Work to do: Print out every line, exactly as written.

Collected data:
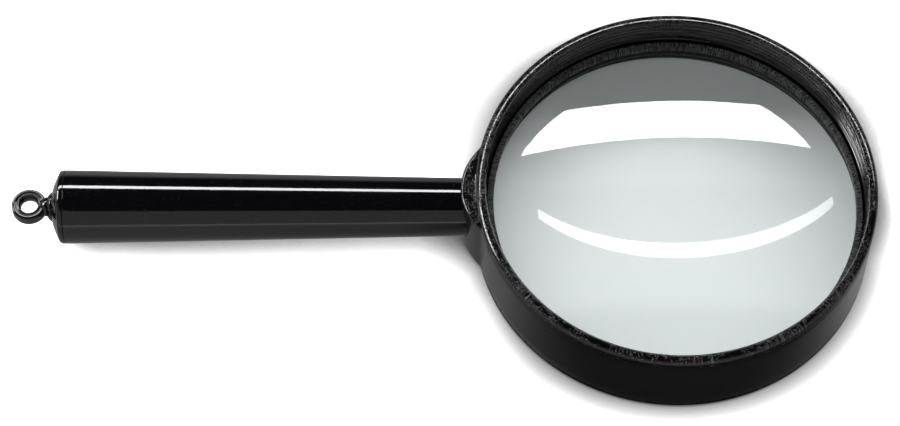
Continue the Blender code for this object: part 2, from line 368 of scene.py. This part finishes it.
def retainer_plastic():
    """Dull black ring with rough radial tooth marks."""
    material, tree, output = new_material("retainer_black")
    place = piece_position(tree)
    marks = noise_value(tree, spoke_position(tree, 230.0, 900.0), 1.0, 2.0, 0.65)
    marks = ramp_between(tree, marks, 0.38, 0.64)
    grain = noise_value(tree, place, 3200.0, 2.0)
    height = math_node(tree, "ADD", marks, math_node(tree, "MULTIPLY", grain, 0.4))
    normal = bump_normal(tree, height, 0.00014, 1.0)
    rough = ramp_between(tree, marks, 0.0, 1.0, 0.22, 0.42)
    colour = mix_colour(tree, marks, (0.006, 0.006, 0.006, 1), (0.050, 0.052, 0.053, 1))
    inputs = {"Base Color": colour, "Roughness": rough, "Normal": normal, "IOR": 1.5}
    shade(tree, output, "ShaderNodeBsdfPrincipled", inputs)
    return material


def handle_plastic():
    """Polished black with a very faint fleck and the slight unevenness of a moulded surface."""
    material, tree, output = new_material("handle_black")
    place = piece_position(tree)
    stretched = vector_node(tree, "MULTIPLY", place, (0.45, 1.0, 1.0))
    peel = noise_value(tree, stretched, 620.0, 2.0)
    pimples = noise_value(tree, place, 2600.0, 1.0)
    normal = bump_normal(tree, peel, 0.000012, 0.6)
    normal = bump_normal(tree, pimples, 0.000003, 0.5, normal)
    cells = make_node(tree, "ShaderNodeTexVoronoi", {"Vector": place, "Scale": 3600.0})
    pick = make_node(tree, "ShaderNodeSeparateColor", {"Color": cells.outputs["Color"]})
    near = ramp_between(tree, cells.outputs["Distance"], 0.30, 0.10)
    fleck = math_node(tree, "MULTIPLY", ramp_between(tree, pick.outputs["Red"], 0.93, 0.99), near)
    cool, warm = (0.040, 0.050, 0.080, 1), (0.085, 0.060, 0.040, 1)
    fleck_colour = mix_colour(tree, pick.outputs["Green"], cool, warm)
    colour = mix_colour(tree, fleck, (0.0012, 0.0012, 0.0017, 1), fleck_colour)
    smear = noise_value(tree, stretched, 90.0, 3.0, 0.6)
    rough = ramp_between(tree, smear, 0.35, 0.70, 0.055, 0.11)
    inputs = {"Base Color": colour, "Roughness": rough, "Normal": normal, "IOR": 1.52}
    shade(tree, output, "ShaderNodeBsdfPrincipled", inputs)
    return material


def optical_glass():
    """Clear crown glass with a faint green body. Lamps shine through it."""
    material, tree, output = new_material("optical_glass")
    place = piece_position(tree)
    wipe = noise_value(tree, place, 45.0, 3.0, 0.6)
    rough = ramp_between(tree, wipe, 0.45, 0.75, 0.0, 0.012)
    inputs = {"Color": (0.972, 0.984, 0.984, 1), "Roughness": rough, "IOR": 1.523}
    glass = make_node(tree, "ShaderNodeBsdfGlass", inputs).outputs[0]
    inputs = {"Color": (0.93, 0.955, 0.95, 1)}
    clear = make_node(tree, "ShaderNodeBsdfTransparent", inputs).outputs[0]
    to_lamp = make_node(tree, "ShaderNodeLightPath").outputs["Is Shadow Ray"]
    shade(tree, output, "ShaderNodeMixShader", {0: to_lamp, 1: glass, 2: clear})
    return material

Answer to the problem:
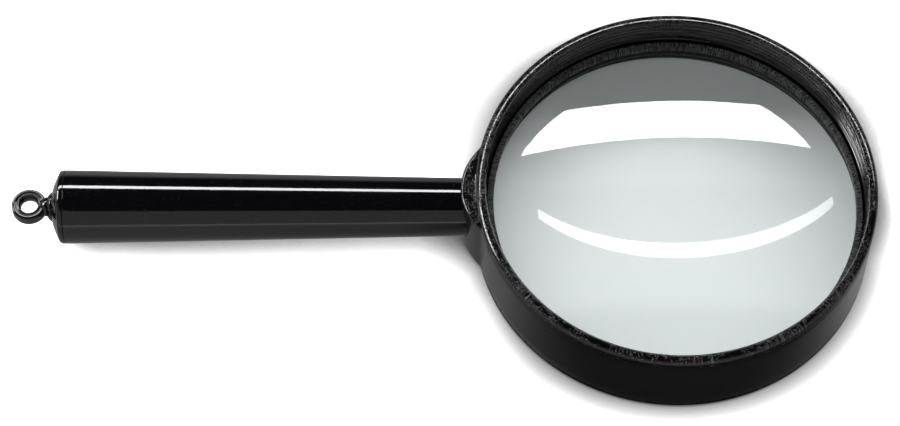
Continue the Blender code for this object: part 2, from line 368 of scene.py. This part finishes it.
def retainer_plastic():
    """Dull black ring with rough radial tooth marks."""
    material, tree, output = new_material("retainer_black")
    place = piece_position(tree)
    marks = noise_value(tree, spoke_position(tree, 230.0, 900.0), 1.0, 2.0, 0.65)
    marks = ramp_between(tree, marks, 0.38, 0.64)
    grain = noise_value(tree, place, 3200.0, 2.0)
    height = math_node(tree, "ADD", marks, math_node(tree, "MULTIPLY", grain, 0.4))
    normal = bump_normal(tree, height, 0.00014, 1.0)
    rough = ramp_between(tree, marks, 0.0, 1.0, 0.22, 0.42)
    colour = mix_colour(tree, marks, (0.006, 0.006, 0.006, 1), (0.050, 0.052, 0.053, 1))
    inputs = {"Base Color": colour, "Roughness": rough, "Normal": normal, "IOR": 1.5}
    shade(tree, output, "ShaderNodeBsdfPrincipled", inputs)
    return material


def handle_plastic():
    """Polished black with a very faint fleck and the slight unevenness of a moulded surface."""
    material, tree, output = new_material("handle_black")
    place = piece_position(tree)
    stretched = vector_node(tree, "MULTIPLY", place, (0.45, 1.0, 1.0))
    peel = noise_value(tree, stretched, 620.0, 2.0)
    pimples = noise_value(tree, place, 2600.0, 1.0)
    normal = bump_normal(tree, peel, 0.000012, 0.6)
    normal = bump_normal(tree, pimples, 0.000003, 0.5, normal)
    cells = make_node(tree, "ShaderNodeTexVoronoi", {"Vector": place, "Scale": 3600.0})
    pick = make_node(tree, "ShaderNodeSeparateColor", {"Color": cells.outputs["Color"]})
    near = ramp_between(tree, cells.outputs["Distance"], 0.30, 0.10)
    fleck = math_node(tree, "MULTIPLY", ramp_between(tree, pick.outputs["Red"], 0.93, 0.99), near)
    cool, warm = (0.040, 0.050, 0.080, 1), (0.085, 0.060, 0.040, 1)
    fleck_colour = mix_colour(tree, pick.outputs["Green"], cool, warm)
    colour = mix_colour(tree, fleck, (0.0012, 0.0012, 0.0017, 1), fleck_colour)
    smear = noise_value(tree, stretched, 90.0, 3.0, 0.6)
    rough = ramp_between(tree, smear, 0.35, 0.70, 0.055, 0.11)
    inputs = {"Base Color": colour, "Roughness": rough, "Normal": normal, "IOR": 1.52}
    shade(tree, output, "ShaderNodeBsdfPrincipled", inputs)
    return material


def optical_glass():
    """Clear crown glass with a faint green body. Lamps shine through it."""
    material, tree, output = new_material("optical_glass")
    place = piece_position(tree)
    wipe = noise_value(tree, place, 45.0, 3.0, 0.6)
    rough = ramp_between(tree, wipe, 0.45, 0.75, 0.0, 0.012)
    inputs = {"Color": (0.972, 0.984, 0.984, 1), "Roughness": rough, "IOR": 1.523}
    glass = make_node(tree, "ShaderNodeBsdfGlass", inputs).outputs[0]
    inputs = {"Color": (0.93, 0.955, 0.95, 1)}
    clear = make_node(tree, "ShaderNodeBsdfTransparent", inputs).outputs[0]
    to_lamp = make_node(tree, "ShaderNodeLightPath").outputs["Is Shadow Ray"]
    shade(tree, output, "ShaderNodeMixShader", {0: to_lamp, 1: glass, 2: clear})
    return material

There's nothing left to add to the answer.